The ruling comes as the British group holds direct negotiation with Rosneft for Russia's largest oil firm to buy out the British firm's stake in the troubled TNK-BP joint venture it co-owns with four local tycoons.
A lawyer for plaintiff Andrei Prokhorov said the court's 100-billion-ruble ($3.1-billion) ruling came against London-based BP plc and the group's BP Russia Investment Limited venture.
"We are fully satisfied," attorney Dmitry Chepurenko said by telephone from the oil-producing region of Tyumen.
"For us, this decision was not a surprise."
The award came after Prokhorov reduced demands in his suit to $8.9 billion from the original sum of $12.5 billion on account a drop in the price of oil since the day the initial agreement was first signed in January 2011.

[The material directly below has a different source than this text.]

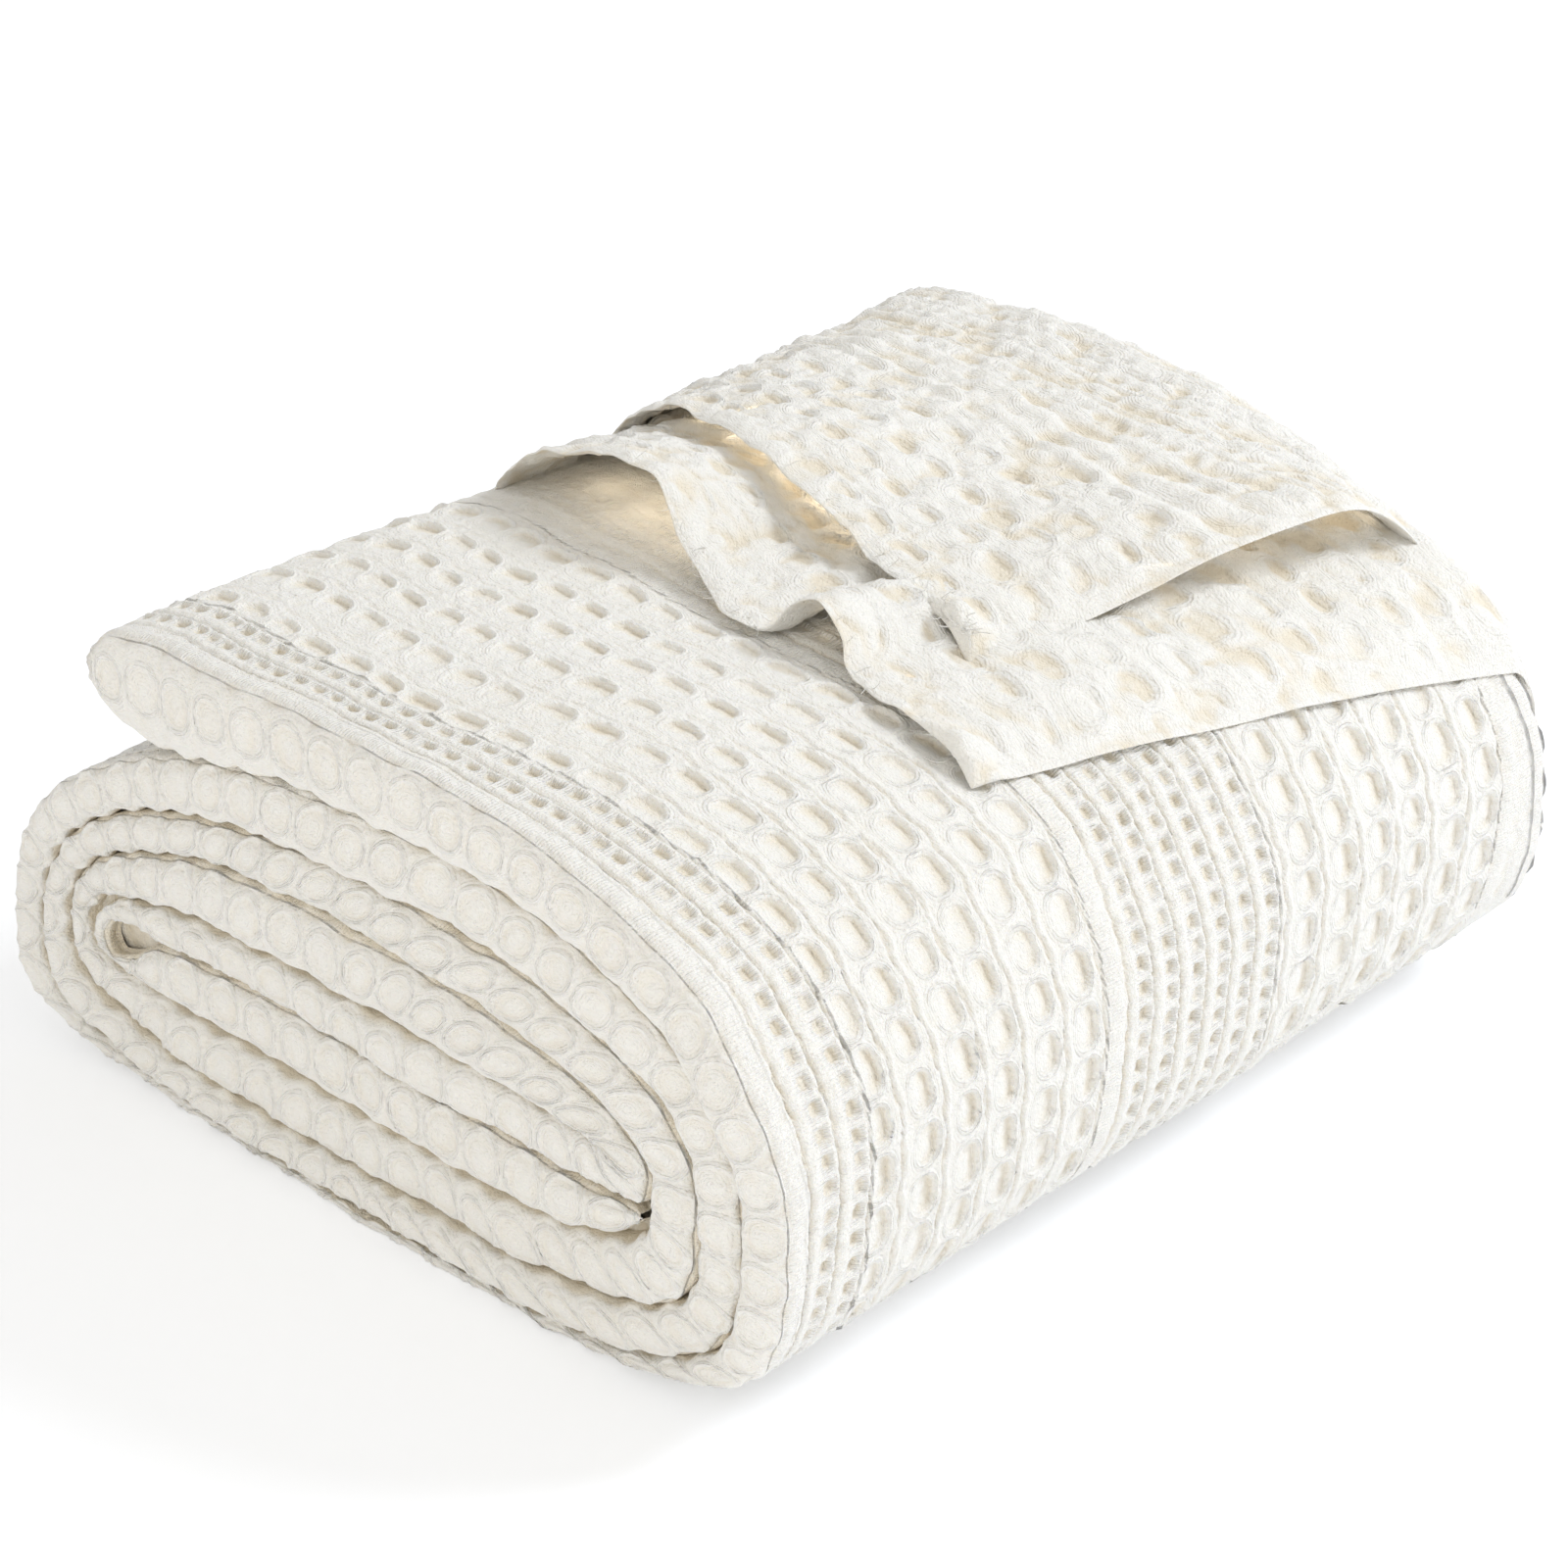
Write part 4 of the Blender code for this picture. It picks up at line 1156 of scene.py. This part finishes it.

Prokhorov has always denied he was acting in the interests of the four powerful Soviet-era billionaires who operate their half of the company through the Alfa Access Renova (AAR) consortium.
AAR successfully blocked the deal in a European court of arbitration by arguing that BP had an obligations to offer TNK-BP priority rights to any operations it would like to conduct across the country.
Prokhorov said TNK-BP Holding lost potential profits by being shut out of the $16 billion share-swap and joint exploration venture.
The Arctic deal eventually went to the US super-major ExxonMobil.